SHORT TASK:
Would you extract the whole listing below and retype it exactly?

SOURCE EXCERPT:

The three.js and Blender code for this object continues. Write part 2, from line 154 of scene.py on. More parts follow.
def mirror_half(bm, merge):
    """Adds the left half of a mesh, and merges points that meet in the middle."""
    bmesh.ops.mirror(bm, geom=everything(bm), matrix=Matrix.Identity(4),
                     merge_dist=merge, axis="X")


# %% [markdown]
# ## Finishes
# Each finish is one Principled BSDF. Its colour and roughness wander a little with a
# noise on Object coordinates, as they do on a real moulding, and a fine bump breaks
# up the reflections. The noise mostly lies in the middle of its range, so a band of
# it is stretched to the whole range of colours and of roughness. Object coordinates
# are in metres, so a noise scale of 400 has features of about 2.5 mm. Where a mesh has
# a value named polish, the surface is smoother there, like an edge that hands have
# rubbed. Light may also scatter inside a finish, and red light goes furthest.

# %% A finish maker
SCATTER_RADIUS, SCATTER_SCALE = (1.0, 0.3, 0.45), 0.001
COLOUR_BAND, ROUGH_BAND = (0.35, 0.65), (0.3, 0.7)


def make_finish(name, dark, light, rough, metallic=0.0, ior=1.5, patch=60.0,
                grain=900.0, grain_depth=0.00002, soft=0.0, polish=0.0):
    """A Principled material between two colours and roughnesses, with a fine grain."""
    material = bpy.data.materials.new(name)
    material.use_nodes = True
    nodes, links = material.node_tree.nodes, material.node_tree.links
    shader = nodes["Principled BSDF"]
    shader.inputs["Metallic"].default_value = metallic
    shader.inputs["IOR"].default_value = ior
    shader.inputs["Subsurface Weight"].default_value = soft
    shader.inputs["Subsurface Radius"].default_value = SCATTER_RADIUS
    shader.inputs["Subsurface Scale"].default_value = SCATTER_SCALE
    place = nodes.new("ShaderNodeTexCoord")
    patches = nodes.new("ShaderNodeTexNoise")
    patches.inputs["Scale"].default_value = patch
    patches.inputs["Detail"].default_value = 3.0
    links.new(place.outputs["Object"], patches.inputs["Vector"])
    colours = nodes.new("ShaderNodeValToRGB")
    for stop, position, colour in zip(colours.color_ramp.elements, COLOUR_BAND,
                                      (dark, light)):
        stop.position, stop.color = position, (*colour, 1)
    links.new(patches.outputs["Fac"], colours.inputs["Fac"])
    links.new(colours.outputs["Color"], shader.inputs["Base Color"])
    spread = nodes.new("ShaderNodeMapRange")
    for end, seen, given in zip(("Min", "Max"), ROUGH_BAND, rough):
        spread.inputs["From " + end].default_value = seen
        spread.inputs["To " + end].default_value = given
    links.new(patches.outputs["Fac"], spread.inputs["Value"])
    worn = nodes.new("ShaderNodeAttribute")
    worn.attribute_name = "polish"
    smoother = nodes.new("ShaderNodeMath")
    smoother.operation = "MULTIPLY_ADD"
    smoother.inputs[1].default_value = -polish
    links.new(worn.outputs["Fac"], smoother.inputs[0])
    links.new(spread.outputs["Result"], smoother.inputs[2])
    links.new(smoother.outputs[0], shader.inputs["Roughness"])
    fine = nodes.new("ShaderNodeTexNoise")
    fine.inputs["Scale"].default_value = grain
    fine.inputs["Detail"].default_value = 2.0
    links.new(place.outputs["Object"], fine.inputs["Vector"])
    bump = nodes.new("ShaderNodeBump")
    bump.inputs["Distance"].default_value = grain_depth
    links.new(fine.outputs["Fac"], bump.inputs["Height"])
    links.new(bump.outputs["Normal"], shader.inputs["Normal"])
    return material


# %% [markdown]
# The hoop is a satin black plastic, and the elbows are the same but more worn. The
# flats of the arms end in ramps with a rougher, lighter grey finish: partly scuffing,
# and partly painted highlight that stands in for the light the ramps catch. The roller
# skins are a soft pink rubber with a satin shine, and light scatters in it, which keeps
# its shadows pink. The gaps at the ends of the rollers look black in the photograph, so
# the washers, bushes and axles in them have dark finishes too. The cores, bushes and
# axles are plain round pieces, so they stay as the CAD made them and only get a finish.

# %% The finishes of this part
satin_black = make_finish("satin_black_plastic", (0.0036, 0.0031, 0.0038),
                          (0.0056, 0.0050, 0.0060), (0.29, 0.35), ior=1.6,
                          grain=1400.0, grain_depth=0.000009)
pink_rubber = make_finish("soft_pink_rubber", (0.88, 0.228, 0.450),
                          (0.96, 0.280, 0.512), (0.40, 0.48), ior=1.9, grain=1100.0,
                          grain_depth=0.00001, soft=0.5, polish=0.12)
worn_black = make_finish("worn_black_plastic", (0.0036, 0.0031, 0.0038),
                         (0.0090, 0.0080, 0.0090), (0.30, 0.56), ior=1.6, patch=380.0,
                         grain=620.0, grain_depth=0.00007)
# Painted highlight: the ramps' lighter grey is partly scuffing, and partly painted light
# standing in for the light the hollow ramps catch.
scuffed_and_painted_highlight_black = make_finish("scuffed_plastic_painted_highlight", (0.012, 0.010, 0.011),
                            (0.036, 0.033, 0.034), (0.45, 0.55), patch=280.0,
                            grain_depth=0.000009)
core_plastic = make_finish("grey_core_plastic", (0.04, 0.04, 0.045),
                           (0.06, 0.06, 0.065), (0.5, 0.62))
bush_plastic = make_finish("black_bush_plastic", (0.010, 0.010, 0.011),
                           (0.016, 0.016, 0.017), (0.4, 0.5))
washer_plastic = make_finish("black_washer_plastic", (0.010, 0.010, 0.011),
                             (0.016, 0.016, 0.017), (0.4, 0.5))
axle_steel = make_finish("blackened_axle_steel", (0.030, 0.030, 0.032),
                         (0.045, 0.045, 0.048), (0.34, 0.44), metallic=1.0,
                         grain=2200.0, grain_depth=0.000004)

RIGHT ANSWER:
The three.js and Blender code for this object continues. Write part 2, from line 154 of scene.py on. More parts follow.
def mirror_half(bm, merge):
    """Adds the left half of a mesh, and merges points that meet in the middle."""
    bmesh.ops.mirror(bm, geom=everything(bm), matrix=Matrix.Identity(4),
                     merge_dist=merge, axis="X")


# %% [markdown]
# ## Finishes
# Each finish is one Principled BSDF. Its colour and roughness wander a little with a
# noise on Object coordinates, as they do on a real moulding, and a fine bump breaks
# up the reflections. The noise mostly lies in the middle of its range, so a band of
# it is stretched to the whole range of colours and of roughness. Object coordinates
# are in metres, so a noise scale of 400 has features of about 2.5 mm. Where a mesh has
# a value named polish, the surface is smoother there, like an edge that hands have
# rubbed. Light may also scatter inside a finish, and red light goes furthest.

# %% A finish maker
SCATTER_RADIUS, SCATTER_SCALE = (1.0, 0.3, 0.45), 0.001
COLOUR_BAND, ROUGH_BAND = (0.35, 0.65), (0.3, 0.7)


def make_finish(name, dark, light, rough, metallic=0.0, ior=1.5, patch=60.0,
                grain=900.0, grain_depth=0.00002, soft=0.0, polish=0.0):
    """A Principled material between two colours and roughnesses, with a fine grain."""
    material = bpy.data.materials.new(name)
    material.use_nodes = True
    nodes, links = material.node_tree.nodes, material.node_tree.links
    shader = nodes["Principled BSDF"]
    shader.inputs["Metallic"].default_value = metallic
    shader.inputs["IOR"].default_value = ior
    shader.inputs["Subsurface Weight"].default_value = soft
    shader.inputs["Subsurface Radius"].default_value = SCATTER_RADIUS
    shader.inputs["Subsurface Scale"].default_value = SCATTER_SCALE
    place = nodes.new("ShaderNodeTexCoord")
    patches = nodes.new("ShaderNodeTexNoise")
    patches.inputs["Scale"].default_value = patch
    patches.inputs["Detail"].default_value = 3.0
    links.new(place.outputs["Object"], patches.inputs["Vector"])
    colours = nodes.new("ShaderNodeValToRGB")
    for stop, position, colour in zip(colours.color_ramp.elements, COLOUR_BAND,
                                      (dark, light)):
        stop.position, stop.color = position, (*colour, 1)
    links.new(patches.outputs["Fac"], colours.inputs["Fac"])
    links.new(colours.outputs["Color"], shader.inputs["Base Color"])
    spread = nodes.new("ShaderNodeMapRange")
    for end, seen, given in zip(("Min", "Max"), ROUGH_BAND, rough):
        spread.inputs["From " + end].default_value = seen
        spread.inputs["To " + end].default_value = given
    links.new(patches.outputs["Fac"], spread.inputs["Value"])
    worn = nodes.new("ShaderNodeAttribute")
    worn.attribute_name = "polish"
    smoother = nodes.new("ShaderNodeMath")
    smoother.operation = "MULTIPLY_ADD"
    smoother.inputs[1].default_value = -polish
    links.new(worn.outputs["Fac"], smoother.inputs[0])
    links.new(spread.outputs["Result"], smoother.inputs[2])
    links.new(smoother.outputs[0], shader.inputs["Roughness"])
    fine = nodes.new("ShaderNodeTexNoise")
    fine.inputs["Scale"].default_value = grain
    fine.inputs["Detail"].default_value = 2.0
    links.new(place.outputs["Object"], fine.inputs["Vector"])
    bump = nodes.new("ShaderNodeBump")
    bump.inputs["Distance"].default_value = grain_depth
    links.new(fine.outputs["Fac"], bump.inputs["Height"])
    links.new(bump.outputs["Normal"], shader.inputs["Normal"])
    return material


# %% [markdown]
# The hoop is a satin black plastic, and the elbows are the same but more worn. The
# flats of the arms end in ramps with a rougher, lighter grey finish: partly scuffing,
# and partly painted highlight that stands in for the light the ramps catch. The roller
# skins are a soft pink rubber with a satin shine, and light scatters in it, which keeps
# its shadows pink. The gaps at the ends of the rollers look black in the photograph, so
# the washers, bushes and axles in them have dark finishes too. The cores, bushes and
# axles are plain round pieces, so they stay as the CAD made them and only get a finish.

# %% The finishes of this part
satin_black = make_finish("satin_black_plastic", (0.0036, 0.0031, 0.0038),
                          (0.0056, 0.0050, 0.0060), (0.29, 0.35), ior=1.6,
                          grain=1400.0, grain_depth=0.000009)
pink_rubber = make_finish("soft_pink_rubber", (0.88, 0.228, 0.450),
                          (0.96, 0.280, 0.512), (0.40, 0.48), ior=1.9, grain=1100.0,
                          grain_depth=0.00001, soft=0.5, polish=0.12)
worn_black = make_finish("worn_black_plastic", (0.0036, 0.0031, 0.0038),
                         (0.0090, 0.0080, 0.0090), (0.30, 0.56), ior=1.6, patch=380.0,
                         grain=620.0, grain_depth=0.00007)
# Painted highlight: the ramps' lighter grey is partly scuffing, and partly painted light
# standing in for the light the hollow ramps catch.
scuffed_and_painted_highlight_black = make_finish("scuffed_plastic_painted_highlight", (0.012, 0.010, 0.011),
                            (0.036, 0.033, 0.034), (0.45, 0.55), patch=280.0,
                            grain_depth=0.000009)
core_plastic = make_finish("grey_core_plastic", (0.04, 0.04, 0.045),
                           (0.06, 0.06, 0.065), (0.5, 0.62))
bush_plastic = make_finish("black_bush_plastic", (0.010, 0.010, 0.011),
                           (0.016, 0.016, 0.017), (0.4, 0.5))
washer_plastic = make_finish("black_washer_plastic", (0.010, 0.010, 0.011),
                             (0.016, 0.016, 0.017), (0.4, 0.5))
axle_steel = make_finish("blackened_axle_steel", (0.030, 0.030, 0.032),
                         (0.045, 0.045, 0.048), (0.34, 0.44), metallic=1.0,
                         grain=2200.0, grain_depth=0.000004)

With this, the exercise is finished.